Lessons from the data: How can countries avoid a second Covid wave?
The Economist Intelligence Unit recently launched an index to rank the quality of the policy response to coronavirus across 21 OECD countries.
Countries are assessed against three “quality of response” criteria: number of above-average excess deaths, number of tests, and provision of non-Covid-19 healthcare. Three mitigating criteria adjust scores to take pre-existing risk factors into account: share of older population, obesity prevalence, and number of international arrivals.
The resulting index is only a snapshot of what things looked like as of mid-June, based on data that is by essence incomplete. OECD countries are at different stages of the pandemic; a more accurate assessment of the situation will only be available in months, if not years.
However, our index holds some preliminary lessons for policymakers on how to prepare for potential second waves of the pandemic.
The first lesson is to go hard and go early.
Austria, Germany and New Zealand count among the countries that have been lauded for their response to the pandemic; the number of excess deaths that these countries recorded is low compared to other states despite significant risk factors, including an ageing and often overweight population. This begs the question of why these countries managed to perform significantly better than others.
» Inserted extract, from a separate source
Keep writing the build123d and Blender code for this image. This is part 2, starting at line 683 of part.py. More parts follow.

The common trend between the OECD countries that recorded the lowest number of excess deaths boils down to one single thing: they all reacted early and swiftly, and put solid testing programmes in place. As a result, many of them were also able to continue to provide non-Covid healthcare, which will have a further beneficial impact on their long-term health outcomes.
This does not mean that swift lockdowns are the only way to go, however. In fact, not all of the countries that managed the pandemic well introduced stringent lockdowns at all. But what they did do was implement aggressive tracing programmes, including via the early launch of reliable mobile phone apps. This is something that other OECD countries might want to remember if the pandemic flares up again.
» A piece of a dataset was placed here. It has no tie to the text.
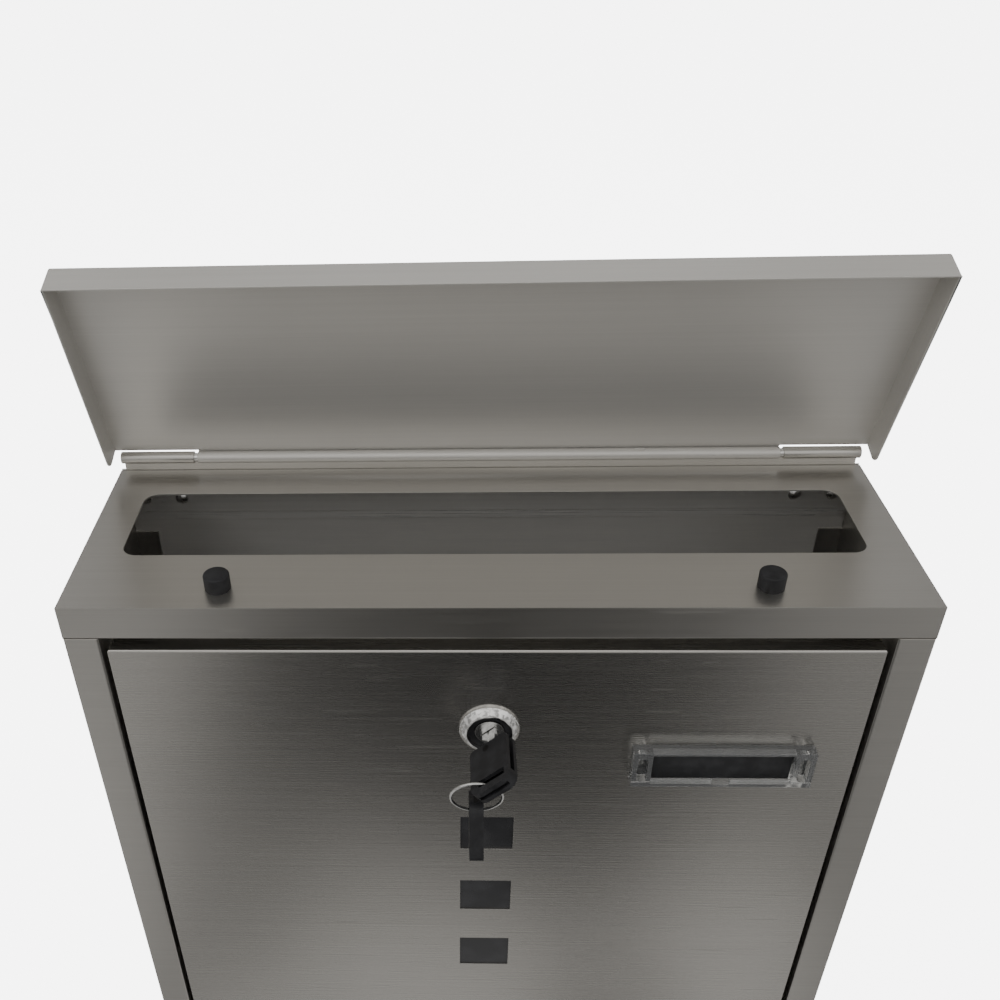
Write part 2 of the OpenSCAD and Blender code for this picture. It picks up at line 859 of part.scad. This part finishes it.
// A blade points along +Y from the pivot in its eye, with cuts on both edges
module blade() {
    difference() {
        union() {
            translate([0, 0, -blade_t / 2])
                cylinder(r = eye_r, h = blade_t);
            slab([-blade_w / 2, 0, -blade_t / 2], [blade_w / 2, blade_len - 1.5, blade_t / 2]);
            slab([-blade_w / 2 + 1.5, 0, -blade_t / 2], [blade_w / 2 - 1.5, blade_len, blade_t / 2]);
        }
        translate([0, 0, -blade_t])
            cylinder(r = key_pin_r + running, h = 2 * blade_t);
        for (i = [0 : wafer_count - 1], s = [-1, 1])
            translate([s * blade_w / 2, blade_len - 2.4 - i * wafer_pitch, -blade_t])
                cylinder(r = 0.4 + 0.12 * ((i + (s + 1) / 2) % 2), h = 2 * blade_t, $fn = 24);
        slab([-0.4, 4.5, blade_t / 2 - 0.5], [0.4, blade_len + 1, blade_t]);
    }
}

module key_blade() {
    color(chrome)
        in_lock()
            translate([0, handle_y - blade_eye, 0])
                blade();
}

module key_pin() {
    color(chrome)
        in_lock()
            translate([0, handle_y, 0])
                handle_pin();
}

module key_handle() {
    color(black)
        in_lock()
            translate([0, handle_y, 0])
                handle();
}

module key_ring() {
    color(chrome)
        translate([ring_x, ring_y, ring_z])
            rotate([90 + ring_lean, 0, 0])
                rotate_extrude($fn = 96)
                    translate([ring_mid_r, 0])
                        circle(d = ring_wire, $fn = 24);
}

// Hangs a key from the lowest point of the ring, by the front end of its slot
module hung() {
    translate([ring_x, hang_y, hang_z])
        rotate([-spare_lean, 0, 0])
            translate([0, hang_side, -hang_along])
                rotate([0, 0, 180])
                    rotate([0, 90, 0])
                        rotate([0, 0, -90])
                            translate([-handle_shift, handle_len / 2, 0])
                                children();
}

module spare_handle() {
    color(black)
        hung()
            handle();
}

module spare_pin() {
    color(chrome)
        hung()
            handle_pin();
}

module spare_blade() {
    color(chrome)
        hung()
            translate([0, -blade_eye, 0])
                rotate([0, 0, 180])
                    blade();
}

back_panel();
left_side();
right_side();
top_cap();
bottom_panel();
hinge_strip();
hinge_rivets();
hinge_wire();
lid_buffer_left();
lid_buffer_right();
door_pivot_left();
door_pivot_right();
lid();
door();
window_pane();
pane_clips();
name_frame();
name_card();
lock_housing();
lock_guard();
lock_washer();
lock_nut();
lock_plug();
lock_wafers();
lock_cam();
cam_screw();
key_blade();
key_pin();
key_handle();
key_ring();
spare_handle();
spare_pin();
spare_blade();
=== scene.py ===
"""Finishes a wall letterbox: folded edges, brushed steel, lock, keys and a studio round it."""

import json
from math import cos, radians, sin

import bmesh
import bpy
from mathutils import Matrix, Vector


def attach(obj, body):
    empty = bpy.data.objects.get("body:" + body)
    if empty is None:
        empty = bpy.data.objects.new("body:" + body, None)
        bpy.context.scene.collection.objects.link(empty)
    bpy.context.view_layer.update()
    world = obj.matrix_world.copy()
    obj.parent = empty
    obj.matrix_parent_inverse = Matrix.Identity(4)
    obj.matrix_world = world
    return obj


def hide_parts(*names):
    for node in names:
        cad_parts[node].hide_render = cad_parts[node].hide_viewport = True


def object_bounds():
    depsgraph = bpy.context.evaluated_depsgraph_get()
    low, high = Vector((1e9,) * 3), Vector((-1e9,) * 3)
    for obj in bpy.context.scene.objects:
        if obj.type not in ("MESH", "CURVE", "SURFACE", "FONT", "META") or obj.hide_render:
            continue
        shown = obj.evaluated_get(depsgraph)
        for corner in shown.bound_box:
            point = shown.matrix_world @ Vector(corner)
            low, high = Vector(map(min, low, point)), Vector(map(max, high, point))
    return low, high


bl_info = {
    "name": "Wall letterbox",
    "version": (1, 0, 0),
    "blender": (4, 5, 0),
    "location": "View3D > Sidebar > Letterbox",
    "description": "Finishes the pieces of a folded steel letterbox",
    "category": "Object",
}

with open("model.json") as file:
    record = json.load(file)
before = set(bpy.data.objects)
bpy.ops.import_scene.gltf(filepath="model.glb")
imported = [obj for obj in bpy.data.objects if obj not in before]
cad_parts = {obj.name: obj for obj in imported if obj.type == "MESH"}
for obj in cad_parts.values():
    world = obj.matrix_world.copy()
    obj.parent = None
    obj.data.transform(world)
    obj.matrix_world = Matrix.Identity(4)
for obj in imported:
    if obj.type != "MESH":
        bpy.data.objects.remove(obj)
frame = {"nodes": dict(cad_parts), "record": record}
cad_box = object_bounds()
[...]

The second big lesson is that countries may manage the pandemic well even if they have a high risk profile.
New Zealand is a case in point: the country has the highest risk score in our rankings, alongside France and Portugal. As a whole, the New Zealand population appears vulnerable to severe coronavirus infections. The country is also a significant tourist hub and records a high number of international arrivals (as a share of the population).
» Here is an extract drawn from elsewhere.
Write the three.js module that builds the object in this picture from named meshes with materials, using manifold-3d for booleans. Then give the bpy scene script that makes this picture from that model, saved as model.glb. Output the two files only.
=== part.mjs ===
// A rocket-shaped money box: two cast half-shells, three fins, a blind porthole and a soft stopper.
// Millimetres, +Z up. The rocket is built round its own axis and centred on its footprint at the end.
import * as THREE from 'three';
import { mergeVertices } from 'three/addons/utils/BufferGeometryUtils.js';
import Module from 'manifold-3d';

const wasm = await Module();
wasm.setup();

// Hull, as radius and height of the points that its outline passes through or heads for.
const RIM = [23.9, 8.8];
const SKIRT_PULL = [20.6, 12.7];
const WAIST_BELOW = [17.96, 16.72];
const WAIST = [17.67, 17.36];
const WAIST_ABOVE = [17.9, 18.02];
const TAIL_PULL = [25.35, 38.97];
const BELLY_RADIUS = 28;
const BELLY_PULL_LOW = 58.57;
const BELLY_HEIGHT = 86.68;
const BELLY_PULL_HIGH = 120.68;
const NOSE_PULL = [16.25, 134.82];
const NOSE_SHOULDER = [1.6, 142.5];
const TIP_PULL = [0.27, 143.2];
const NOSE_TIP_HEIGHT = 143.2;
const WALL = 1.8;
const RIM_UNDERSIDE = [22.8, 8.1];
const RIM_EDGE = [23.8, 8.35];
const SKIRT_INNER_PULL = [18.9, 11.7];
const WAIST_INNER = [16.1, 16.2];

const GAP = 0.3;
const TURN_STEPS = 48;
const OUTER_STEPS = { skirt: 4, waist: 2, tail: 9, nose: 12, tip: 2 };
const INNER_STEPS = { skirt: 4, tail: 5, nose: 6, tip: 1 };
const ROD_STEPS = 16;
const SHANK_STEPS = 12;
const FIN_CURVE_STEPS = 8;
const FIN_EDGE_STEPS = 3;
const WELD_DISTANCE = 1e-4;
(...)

Yet despite all odds, New Zealand kept the number of excess deaths at low levels by OECD standards. The quality of New Zealand’s policy response appears to have mattered more than pre-existing risk factors.
In other words, a high coronavirus death toll is by no means inevitable.
At the other end of the spectrum, the UK holds lessons as to how not to deal with a pandemic. The country had an average risk profile compared to its OECD peers. It seemed well positioned to tackle the pandemic given its superb public healthcare system.
Yet the UK recorded the second highest number of excess deaths per capita among OECD countries, just after Spain, which had a faster build-up in cases. An insufficiently fast and coordinated response, an initial lack of testing capacity, and a decision to suspend track and trace in early March may explain why the UK became an outlier. In focusing efforts on protecting hospitals, the UK also neglected care homes, which fuelled the death toll.
The third and final lesson is to look beyond crude death data. The US is a case in point here. The country records the highest number of deaths worldwide, partly reflecting population size and, perhaps, the poor initial response of the US administration. However, the high number of deaths also reflects existing risk factors, such as a high prevalence of obesity and an ageing population.
When assessed against these risk factors, America’s performance is not as poor as the crude data may suggest. In fact, it is better than that of most of the countries that shared a similar risk profile. Although it has risen in recent days, the number of excess deaths per million people in the US is in the average range of other OECD countries.
Against this metric, the US performs slightly less well than Germany and Austria, but better than France and Italy. This does not mean that the US healthcare system is performing brilliantly; many Americans lack access to health coverage, which impeded testing at first. However, things are probably not as bad as they may look at first sight.
Going hard and early and mounting a competent, co-ordinated policy response may be the recipe for success to tackle a second wave of the pandemic. There is no miracle cure against coronavirus, but ambitious and socially-accepted government measures may be the next best thing.